Aside from the game’s underwhelming use of its setting, Mankind Divided is beset by conspicuous issues of pacing. The game just barely tells enough of a complete story to justify itself as a single release, but the path to its sudden and disappointing conclusion is riddled with baffling decisions of plotting. You start the game with a full suite of upgraded abilities, but when you inevitably lose them you’re a couple of hours into the game (a move that could be defended through giving you enough time to get to grips with your many options to decide the path you’re going to pursue with upgrades, but story-wise it’s very jarring). There’s a tutorial that teaches you the ins and outs of gunplay at your office’s firing range that crops up after about five hours of play. Plot advancement is paper-thin and prolonged in a way that makes it obvious that Mankind Divided was intended to be a longer game, but has been hacked apart to fill out multiple releases- and that’s thrown a spanner into the pacing of the game’s events.

The game isn’t too short by any means- the dense world and wealth of side-missions pads out the experience admirably, but the story has not been adequately changed to make appropriate use of its allotted time post-division. The flailing attempt to appease this split is epitomised by the conclusion of the game, in which a (not joking) five minute long news report in which Eliza Cassan, the (albeit intentionally) limpest character in the whole world, covers events linked to your actions in drab monotone.You can almost feel Square Enix shoving a bookmark in the middle of the story and yanking from your hands, Eidos Montreal looking on sadly.
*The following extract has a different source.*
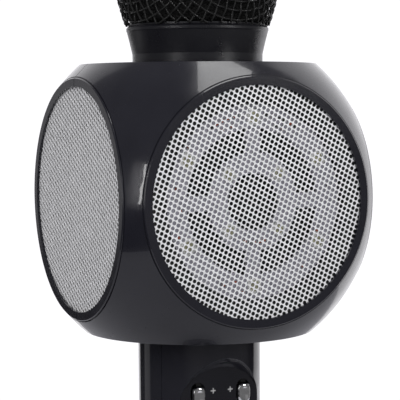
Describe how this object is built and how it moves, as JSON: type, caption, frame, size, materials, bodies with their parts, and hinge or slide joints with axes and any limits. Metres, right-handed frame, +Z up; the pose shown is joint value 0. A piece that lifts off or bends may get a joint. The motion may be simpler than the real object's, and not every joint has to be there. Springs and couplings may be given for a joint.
{
  "type": "karaoke microphone",
  "caption": "Hand-held karaoke microphone with a wire ball head, a cube-like loudspeaker head with round grilles, and a handle with sliders and push buttons.",
  "frame": {"origin": "centre of the flat base of the handle", "axes": "+Z up along the microphone, -Y out of the control panel and the front grille"},
  "size_m": [0.088, 0.088, 0.2719],
  "materials": {
    "head_plastic": "satin gloss moulded black",
    "handle_plastic": "high gloss black",
    "panel_plastic": "high gloss black",
    "collar_plastic": "satin black",
    "ball_wire": "satin black paint over steel wire",
    "foam": "open-cell foam",
    "grille_metal": "bare perforated sheet",
    "baffle_plastic": "matt",
    "led_board": "white solder mask",
    "led_lamp": "clear resin",
    "basket_steel": "black paint",
    "magnet": "dull",
    "cone": "matt",
    "rubber": "matt",
    "lead": "matt",
    "plate_metal": "satin",
    "screw_steel": "plated",
    "knob_chrome": "mirror plated",
    "electronics": "matt",
    "circuit_board": "green solder mask",
    "battery": "plastic sleeve",
    "lens": "clear",
    "socket_metal": "plated",
    "socket_plastic": "matt"
  },
  "bodies": {
    "microphone": {"audio_jack": "socket_plastic", "baffle_front": "baffle_plastic", "baffle_left": "baffle_plastic", "baffle_rear": "baffle_plastic", "baffle_right": "baffle_plastic", "ball_band": "ball_wire", "ball_cage_lower": "ball_wire", "ball_cage_upper": "ball_wire", "ball_thread_ring": "collar_plastic", "battery_cell": "battery", "capsule": "plate_metal", "capsule_lead": "lead", "capsule_mount": "baffle_plastic", "control_panel": "panel_plastic", "driver_basket_front": "basket_steel", "driver_basket_rear": "basket_steel", "driver_magnet_front": "magnet", "driver_magnet_rear": "magnet", "driver_surround_front": "rubber", "driver_surround_rear": "rubber", "echo_potentiometer": "electronics", "end_barrel": "handle_plastic", "grille_front": "grille_metal", "grille_left": "grille_metal", "grille_rear": "grille_metal", "grille_right": "grille_metal", "handle_shell_front": "handle_plastic", "handle_shell_rear": "handle_plastic", "head_screws": "screw_steel", "head_shell_front": "head_plastic", "head_shell_rear": "head_plastic", "led_board_front": "led_board", "led_board_rear": "led_board", "led_lamps_front": "led_lamp", "led_lamps_rear": "led_lamp", "main_board": "circuit_board", "music_potentiometer": "electronics", "neck_collar": "collar_plastic", "neck_flange": "handle_plastic", "radiator_frame_left": "basket_steel", "radiator_frame_right": "basket_steel", "radiator_surround_left": "rubber", "radiator_surround_right": "rubber", "spigot_screw": "screw_steel", "status_lens": "lens", "tact_switches": "electronics", "usb_socket": "socket_metal", "windscreen_foam": "foam"},
    "music_knob": {"music_knob": "knob_chrome"},
    "echo_knob": {"echo_knob": "knob_chrome"},
    "play_button": {"play_button": "panel_plastic"},
    "previous_button": {"previous_button": "panel_plastic"},
    "next_button": {"next_button": "panel_plastic"},
    "mode_button": {"mode_button": "panel_plastic"},
    "record_button": {"record_button": "panel_plastic"},
    "power_button": {"power_button": "panel_plastic"},
    "front_cone": {"driver_cone_front": "cone"},
    "rear_cone": {"driver_cone_rear": "cone"},
    "left_radiator": {"radiator_plate_left": "plate_metal"},
    "right_radiator": {"radiator_plate_right": "plate_metal"}
  },
  "joints": [
    {"name": "music_slide", "type": "slide", "parent": "microphone", "child": "music_knob", "axis": [0, 0, 1], "range_m": [-0.014, 0]},
    {"name": "echo_slide", "type": "slide", "parent": "microphone", "child": "echo_knob", "axis": [0, 0, 1], "range_m": [-0.014, 0]},
    {"name": "play_press", "type": "slide", "parent": "microphone", "child": "play_button", "axis": [0, 1, 0], "range_m": [0, 0.0004], "stiffness_N_per_m": 800, "springref_m": -0.0004},
    {"name": "previous_press", "type": "slide", "parent": "microphone", "child": "previous_button", "axis": [0, 1, 0], "range_m": [0, 0.0004], "stiffness_N_per_m": 800, "springref_m": -0.0004},
    {"name": "next_press", "type": "slide", "parent": "microphone", "child": "next_button", "axis": [0, 1, 0], "range_m": [0, 0.0004], "stiffness_N_per_m": 800, "springref_m": -0.0004},
    {"name": "mode_press", "type": "slide", "parent": "microphone", "child": "mode_button", "axis": [0, 1, 0], "range_m": [0, 0.0004], "stiffness_N_per_m": 800, "springref_m": -0.0004},
    {"name": "record_press", "type": "slide", "parent": "microphone", "child": "record_button", "axis": [0, 1, 0], "range_m": [0, 0.0004], "stiffness_N_per_m": 800, "springref_m": -0.0004},
    {"name": "power_press", "type": "slide", "parent": "microphone", "child": "power_button", "axis": [0, 1, 0], "range_m": [0, 0.0004], "stiffness_N_per_m": 800, "springref_m": -0.0004},
    {"name": "front_cone_excursion", "type": "slide", "parent": "microphone", "child": "front_cone", "axis": [0, -1, 0], "range_m": [-0.0008, 0.0008], "stiffness_N_per_m": 1200},
    {"name": "rear_cone_excursion", "type": "slide", "parent": "microphone", "child": "rear_cone", "axis": [0, 1, 0], "range_m": [-0.0008, 0.0008], "stiffness_N_per_m": 1200},
    {"name": "left_radiator_excursion", "type": "slide", "parent": "microphone", "child": "left_radiator", "axis": [-1, 0, 0], "range_m": [-0.0008, 0.0008], "stiffness_N_per_m": 1500},
    {"name": "right_radiator_excursion", "type": "slide", "parent": "microphone", "child": "right_radiator", "axis": [1, 0, 0], "range_m": [-0.0008, 0.0008], "stiffness_N_per_m": 1500}
  ]
}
Deus Ex: Mankind Divided is a beautifully presented, eminently replayable and immersive game that offers tens of hours of Renaissance-flavoured cyberpunk escapism. While its core gameplay and world design are top-notch, the experience is sullied by significant narrative weaknesses as the game struggles to justify its most prominent theme amidst producer-driven meddling. That’s not to say that Mankind Divided isn’t worth the plunge; it’s still a fantastic game worthy of everyone’s attention. It’s just that this particular painting is too many missed strokes away from being a masterpiece.